### Given task
Print exactly those lines that run from the beginning of the data to the line bearing "return hood_width / 2 - inset", inclusive.

### Material provided
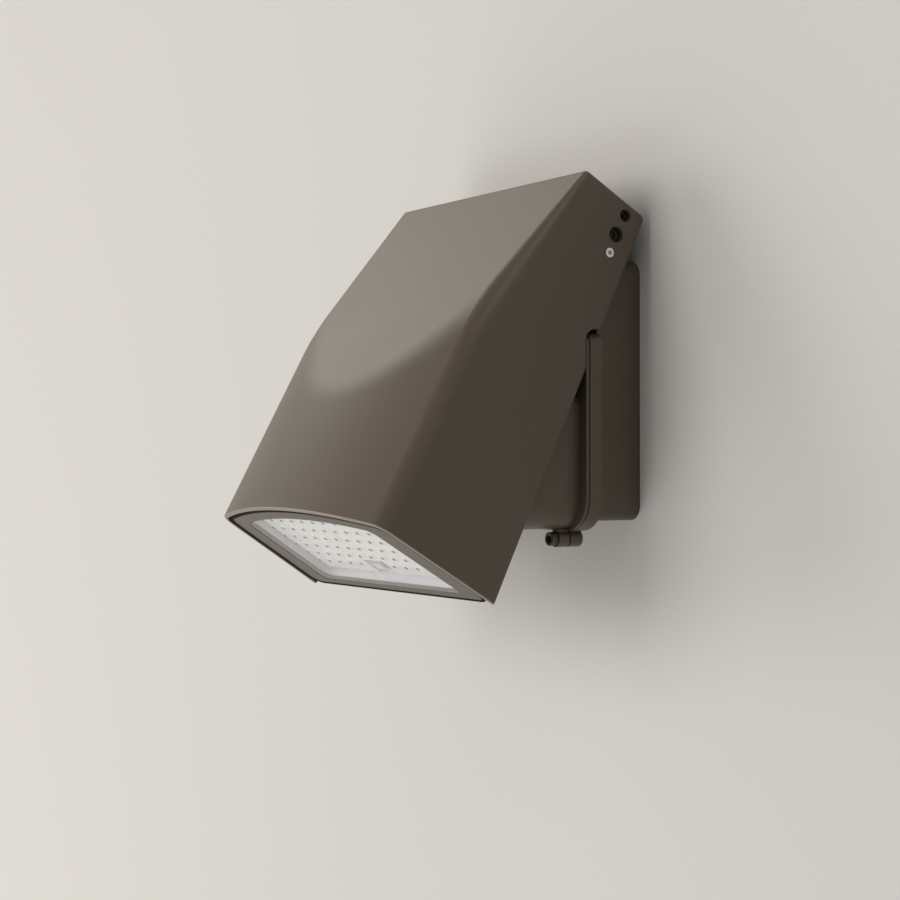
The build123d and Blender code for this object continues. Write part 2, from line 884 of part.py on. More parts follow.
def lock_screw():
    seat = pad_seat + side_clearance
    length = seat - ear_face - side_clearance
    body = screw(lock_thread, length, lock_head_radius, lock_head, lock_socket)
    return head_place * Pos(seat, lock_back, lock_rise) * Rot(0, 90, 0) * body


def cheek_face(y):
    """Outer face of the cheek at a y position of the upright head."""
    return hood_width / 2 - cheek_slope * (pivot_from_rear - y)


def stop_sleeve():
    outside = cheek_face(stop_back)
    sleeve = rod_x(sleeve_radius, pad_face, outside, stop_back, -stop_drop)
    return head_place * (sleeve - rod_x(stop_pin_radius, pad_face, outside, stop_back, -stop_drop))


def stop_pin():
    outside = cheek_face(stop_back)
    pin = rod_x(stop_pin_radius, ear_plate_back + stop_pin_short, outside, stop_back, -stop_drop)
    return head_place * pin


# ------------------------------------------------------------ optical chamber, built on the rim plane

def rim_half(depth, inset):
    """Half width of the hood along its rim, less an inset."""
    return hood_width / 2 - inset - cheek_slope * cos(radians(end_slope)) * depth


def rim_face(side, front, rear, front_corner, rear_corner):
    """Outline parallel to the hood's rim, inset from its cheeks, its bowed front and its rear edge."""
    reach = rim_reach - front
    plan = Polygon(
        (-rim_half(rear, side), -rear),
        (-rim_half(reach, side), -reach),
        (rim_half(reach, side), -reach),
        (rim_half(rear, side), -rear),
        align=None,
    )
    face = plan & Pos(0, bow_radius - rim_reach) * Circle(bow_radius - front)
    face = fillet(face.vertices().sort_by(Axis.Y)[:2], front_corner)
    return fillet(face.vertices().sort_by(Axis.Y)[-2:], rear_corner)


def slab(face, low, high):
    """A face pulled into a plate between two levels above the rim plane."""
    return extrude(Pos(0, 0, low) * face, high - low)


def inset_face(grow):
    """The window's outline, grown outward."""
    return rim_face(
        window_side - grow,
        window_front - grow,
        window_rear - grow,
        window_corner + grow,
        window_rear_corner + grow,
    )


def frame_face(inset):
    """The lens frame's outer outline, less an inset."""
    edge = hood_wall + frame_gap + inset
    return rim_face(edge, edge, frame_rear_gap + inset, frame_corner - inset, frame_rear_corner - inset)


def frame_screw_places():
    middle = (frame_screw_rear + frame_screw_front) / 2
    places = [
        (rim_half(frame_screw_rear, frame_screw_side), frame_screw_rear),
        (rim_half(middle, frame_screw_side), middle),
        (rim_half(frame_screw_front, frame_screw_front_side), frame_screw_front),
    ]
    front = rim_reach - front_screw_inset - front_screw_offset ** 2 / (2 * bow_radius)
    return places + [(front_screw_offset, front)]


def mount_points():
    places = [(rear_mount, rear_mount_side), (front_mount, front_mount_side)]
    return [(rim_half(y, inset), y) for y, inset in places]


def mount_boss(x, y):
    top = sink_top + mount_boss_height
    boss = rod_z(mount_boss_radius, sink_top, top, x, -y)
    boss += box_between((x, -y - mount_boss_radius, sink_top), (hood_width / 2, mount_boss_radius - y, top))
    return rim_place * boss


def lens_frame():
    wall = lens_overlap + lens_clearance
    frame = slab(frame_face(0), frame_level, sink_level)
    frame = fillet(frame.faces().sort_by(Axis.Z)[0].edges(), frame_edge)
    channel = slab(frame_face(frame_wall), frame_level + frame_wall, sink_level)
    frame -= channel - slab(inset_face(wall + frame_wall), frame_level, sink_level)
    for x, y in frame_screw_places():
        boss = rod_z(frame_boss_radius, frame_level + frame_wall / 2, sink_level, x, -y)
        for side in both_sides(boss):
            frame += side & slab(frame_face(0), frame_level, sink_level)
    frame -= slab(inset_face(wall), lens_level, sink_level)
    frame -= slab(inset_face(0), frame_level - past, sink_level)
    for x, y in frame_screw_places():
        for side in both_sides(rod_z(frame_screw_thread / 2, lens_back, sink_level, x, -y)):
            frame -= side
    return head_place * rim_place * frame


def lens_cover():
    lens = slab(inset_face(lens_overlap), lens_level, lens_back)
    lens += slab(inset_face(-lens_gap), lens_face, lens_level)
    return head_place * rim_place * lens


def chamber_ring(low, high):
    """Ring under the lens cover's edge."""
    outer = slab(inset_face(lens_overlap - lens_clearance), low, high)
    return outer - slab(inset_face(lens_clearance), low, high)


def lens_gasket():
    return head_place * rim_place * chamber_ring(lens_back, land_level)


def heat_sink():
    edge = hood_wall + sink_gap
    sink = slab(rim_face(edge, edge, sink_gap, frame_corner, frame_rear_corner), sink_level, sink_top)
    sink += chamber_ring(land_level, sink_level)
    for number in range(fin_count):
        x = (number - (fin_count - 1) / 2) * fin_pitch
        low = (x - fin_thickness / 2, -fin_front, sink_top)
        sink += box_between(low, (x + fin_thickness / 2, -fin_rear, sink_top + fin_height))
    for x, y in frame_screw_places():
        hole = rod_z(frame_screw_thread / 2 + side_clearance, sink_level - past, sink_top + past, x, -y)
        for side in both_sides(hole):
            sink -= side
    for x, y in mount_points():
        hole = rod_z(mount_thread / 2 + side_clearance, sink_level - past, sink_top + past, x, -y)
        hole += rod_z(mount_head_radius + side_clearance, sink_level - past, sink_level + mount_head, x, -y)
        for side in both_sides(hole):
            sink -= side
    for x, y in board_screw_points():
        hole = rod_z(frame_screw_thread / 2, sink_level - past, sink_top - blind_skin, x, -y)
        for side in both_sides(hole):
            sink -= side
    sink -= rod_z(lead_hole_radius, sink_level - past, sink_top + past, 0, -lead_entry)
    return head_place * rim_place * sink


def sink_screws():
    length = sink_base - mount_head + mount_boss_height - mount_roof
    body = Rot(180, 0, 0) * screw(mount_thread, length, mount_head_radius, mount_head, mount_socket)
    screws = []
    for x, y in mount_points():
        screws += both_sides(head_place * rim_place * Pos(x, -y, sink_level + mount_head) * body)
    return group(screws)


def frame_screws():
    length = sink_top - lens_back
    head_radius = frame_screw_head_radius
    body = screw(frame_screw_thread, length, head_radius, frame_screw_head, frame_screw_socket)
    screws = []
    for x, y in frame_screw_places():
        screws += both_sides(head_place * rim_place * Pos(x, -y, sink_top) * body)
    return group(screws)


def led_points():
    """Places of one side's LEDs. The inner place of the last row is left for the connector."""
    points = []
    for row in range(led_rows):
        for column in range(led_columns):
            if row > 0 or column > 0:
                points.append(((column + 0.5) * led_pitch_x, led_first_row + row * led_pitch_y))
    return points


def board_screw_points():
    middles = [(2, 0.5), (4, 0.5), (2, led_rows - 1.5), (4, led_rows - 1.5)]
    return [(column * led_pitch_x, led_first_row + row * led_pitch_y) for column, row in middles]


def board_face(inset, corner):
    low = (board_inner + inset, -board_front + inset)
    high = (board_outer - inset, -board_rear - inset)
    middle = Pos((low[0] + high[0]) / 2, (low[1] + high[1]) / 2)
    face = middle * Rectangle(high[0] - low[0], high[1] - low[1])
    outer = face.vertices().sort_by(Axis.X)[-2:].sort_by(Axis.Y)[0]
    return chamfer(outer, corner)


def led_board():
    board = slab(board_face(0, board_corner), board_level, sink_level)
    board -= rod_z(lead_hole_radius, board_level - past, sink_level + past, 0, -lead_entry)
    for x, y in board_screw_points():
        board -= rod_z(frame_screw_thread / 2 + side_clearance, board_level - past, sink_level + past, x, -y)
    return head_place * rim_place * board


def led_chips():
    chips = []
    for x, y in led_points():
        half = chip_size / 2
        chip = box_between((x - half, -y - half, chip_level), (x + half, half - y, board_level))
        chips.append(head_place * rim_place * chip)
    return group(chips)


def optic_array():
    plate = slab(board_face(optic_inset, board_corner), optic_level, board_level)
    plate -= slab(board_face(optic_inset + optic_rim, optic_hollow_corner), optic_back, board_level)
    sphere = (dome_radius ** 2 + dome_height ** 2) / (2 * dome_height)
    cap = Pos(0, 0, -dome_height / 2) * Box(4 * dome_radius, 4 * dome_radius, dome_height)
    cap &= Pos(0, 0, sphere - dome_height) * Sphere(sphere)
    domes = [Pos(x, -y, optic_level) * cap for x, y in led_points()]
    plate = plate + domes
    notch = (optic_inset, -connector_reach - board_rear, dome_level - past)
    plate -= box_between(notch, (connector_width / 2, -board_rear + past, board_level + past))
    for x, y in board_screw_points():
        plate -= rod_z(frame_screw_head_radius + side_clearance, dome_level - past, optic_back, x, -y)
    return head_place * rim_place * plate


def board_screws():
    length = board_thickness + sink_base - 2 * blind_skin
    head_radius = frame_screw_head_radius
    body = screw(frame_screw_thread, length, head_radius, board_screw_head, board_screw_socket)
    screws = []
    for x, y in board_screw_points():
        screws += both_sides(head_place * rim_place * Pos(x, -y, board_level) * Rot(180, 0, 0) * body)
    return group(screws)


def board_connector():
    width, depth, height = connector_block
    low = (-width / 2, -lead_entry - depth / 2, board_level - height)
    high = (width / 2, depth / 2 - lead_entry, board_level)
    return head_place * rim_place * box_between(low, high)


def lead_gland():
    body = rod_z(lead_hole_radius, sink_level, sink_top, 0, -lead_entry)
    body += rod_z(gland_radius, sink_top, sink_top + gland_height, 0, -lead_entry)
    body -= rod_z(lead_radius, sink_level - past, sink_top + gland_height + past, 0, -lead_entry)
    return head_place * rim_place * body


def hood_point(x, depth, drop):
    """A point inside the hood, in the upright head."""
    return Vector(x, *upright((depth, drop)))


def rim_point(x, y, level):
    """A point of the optical chamber, in the upright head."""
    return (rim_place * Pos(x, -y, level)).position


def head_lead():
    low, high = max(clip_drops), min(clip_drops)
    points = [
        rim_point(0, lead_entry, board_level),
        rim_point(0, lead_entry, sink_top + 1.4 * fin_height),
        hood_point(0, lead_depth(low + lead_turn), low + lead_turn),
        hood_point(0, lead_depth(high - lead_turn), high - lead_turn),
        hood_point(lead_side / 2, top_depth - lead_crown_inset, lead_crown_drop),
        Vector(lead_side, 0, 0),
        Vector(lead_meet, 0, 0),
    ]
    bends = [18, 20, 60, 30, lead_bend]
    return head_place * tube(points, bends, lead_radius)


def lead_depth(drop):
    """Depth of the lead where it runs down the inside of the hood's upper front."""
    wall_depth = top_depth + upper_slope * (drop + top_depth * top_fall)
    return wall_depth - (hood_wall + clip_standoff) * hypot(1, upper_slope)


def lead_clips():
    reach = clip_standoff - clip_gap
    section = Circle(lead_radius + clip_wall) + Pos(0, -reach / 2) * Rectangle(2 * lead_radius, reach)
    section += Pos(0, clip_wall / 2 - reach) * Rectangle(2 * clip_width, clip_wall)
    section -= Circle(lead_radius)
    clips = []
    for drop in clip_drops:
        seat = hood_point(0, lead_depth(drop), drop)
        plane = Plane(origin=seat, x_dir=(1, 0, 0), z_dir=(0, upper_slope, 1))
        clips.append(head_place * extrude(plane * section, clip_width / 2, both=True))
    return group(clips)


def main():
    right = {
        "hinge_ear": hinge_ear(),
        "pivot_bolt": pivot_bolt(),
        "pivot_bushing": pivot_bushing(),
        "lock_screw": lock_screw(),
        "stop_sleeve": stop_sleeve(),
        "stop_pin": stop_pin(),
        "captive_screw": captive_screw(captive_offset),
        "captive_ring": captive_ring(captive_offset),
        "led_board": led_board(),
        "led_chips": led_chips(),
        "optic_array": optic_array(),
    }
    pieces = {
        "back_box": back_box(),
        "wall_seal": wall_seal(),
        "cover_seal": cover_seal(),
        "driver_housing": driver_housing(),
        "led_driver": led_driver(),
        "driver_screws": driver_screws(),
        "terminal_block": terminal_block(),
        "terminal_screws": terminal_screws(),
        "ground_screw": ground_screw(),
        "lead_grommet": lead_grommet(),
        "box_lead": box_lead(),
        "input_lead": input_lead(),
        "ear_screws": ear_screws(),
        "hood": hood(),
        "heat_sink": heat_sink(),
        "sink_screws": sink_screws(),
        "lens_frame": lens_frame(),
        "frame_screws": frame_screws(),
        "lens_cover": lens_cover(),
        "lens_gasket": lens_gasket(),
        "board_screws": board_screws(),
        "board_connector": board_connector(),
        "lead_gland": lead_gland(),
        "head_lead": head_lead(),
        "lead_clips": lead_clips(),
    }
    for name, piece in right.items():
        pieces[name + "_right"] = piece
        pieces[name + "_left"] = mirror(piece, Plane.YZ)
    os.makedirs("parts", exist_ok=True)
    for name, piece in pieces.items():
        export_step(piece, f"parts/{name}.step")
        print(name, len(piece.solids()), round(piece.volume))


main()
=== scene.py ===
import json
import math
import bmesh
import bpy
from mathutils import Matrix, Vector
from mathutils.geometry import convex_hull_2d


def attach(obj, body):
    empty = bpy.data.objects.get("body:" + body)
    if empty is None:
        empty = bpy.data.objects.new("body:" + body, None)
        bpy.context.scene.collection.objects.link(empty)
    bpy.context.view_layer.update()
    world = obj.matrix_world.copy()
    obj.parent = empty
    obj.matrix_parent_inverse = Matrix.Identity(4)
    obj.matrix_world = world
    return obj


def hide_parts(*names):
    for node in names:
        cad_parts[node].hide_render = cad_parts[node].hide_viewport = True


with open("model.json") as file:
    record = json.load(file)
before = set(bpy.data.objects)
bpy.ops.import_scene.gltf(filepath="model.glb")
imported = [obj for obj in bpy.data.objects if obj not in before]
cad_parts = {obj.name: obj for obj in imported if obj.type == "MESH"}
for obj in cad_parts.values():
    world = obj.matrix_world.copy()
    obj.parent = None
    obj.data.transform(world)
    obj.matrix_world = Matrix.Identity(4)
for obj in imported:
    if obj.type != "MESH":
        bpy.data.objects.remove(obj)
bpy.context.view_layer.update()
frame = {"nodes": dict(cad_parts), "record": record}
nodes = frame["nodes"]
slotOf = {row["node"]: row["material_slot"] for row in frame["record"]["subparts"]}
print("frame loaded:", len(nodes), "nodes")


class Wire:
    # a shader socket that takes part in Python sums
    def __init__(self, web, socket):
        self.web = web
        self.socket = socket

    def join(self, operation, other, swapped=False):
        pair = (other, self) if swapped else (self, other)
        return self.web.join(operation, *pair)

    def __add__(self, other):
        return self.join("ADD", other)

    def __sub__(self, other):
        return self.join("SUBTRACT", other)

    def __rsub__(self, other):
        return self.join("SUBTRACT", other, True)

    def __mul__(self, other):
        return self.join("MULTIPLY", other)

    def __pow__(self, other):
        return self.join("POWER", other)

    __radd__ = __add__
    __rmul__ = __mul__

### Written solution
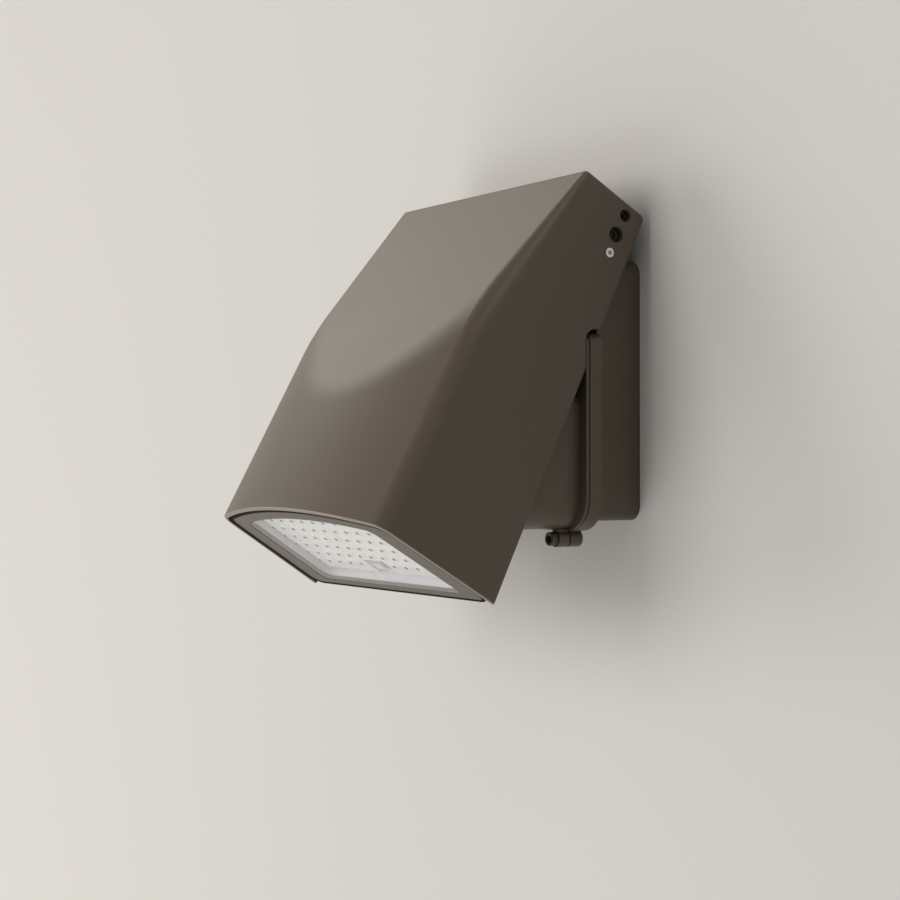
The build123d and Blender code for this object continues. Write part 2, from line 884 of part.py on. More parts follow.
def lock_screw():
    seat = pad_seat + side_clearance
    length = seat - ear_face - side_clearance
    body = screw(lock_thread, length, lock_head_radius, lock_head, lock_socket)
    return head_place * Pos(seat, lock_back, lock_rise) * Rot(0, 90, 0) * body


def cheek_face(y):
    """Outer face of the cheek at a y position of the upright head."""
    return hood_width / 2 - cheek_slope * (pivot_from_rear - y)


def stop_sleeve():
    outside = cheek_face(stop_back)
    sleeve = rod_x(sleeve_radius, pad_face, outside, stop_back, -stop_drop)
    return head_place * (sleeve - rod_x(stop_pin_radius, pad_face, outside, stop_back, -stop_drop))


def stop_pin():
    outside = cheek_face(stop_back)
    pin = rod_x(stop_pin_radius, ear_plate_back + stop_pin_short, outside, stop_back, -stop_drop)
    return head_place * pin


# ------------------------------------------------------------ optical chamber, built on the rim plane

def rim_half(depth, inset):
    """Half width of the hood along its rim, less an inset."""
    return hood_width / 2 - inset - cheek_slope * cos(radians(end_slope)) * depth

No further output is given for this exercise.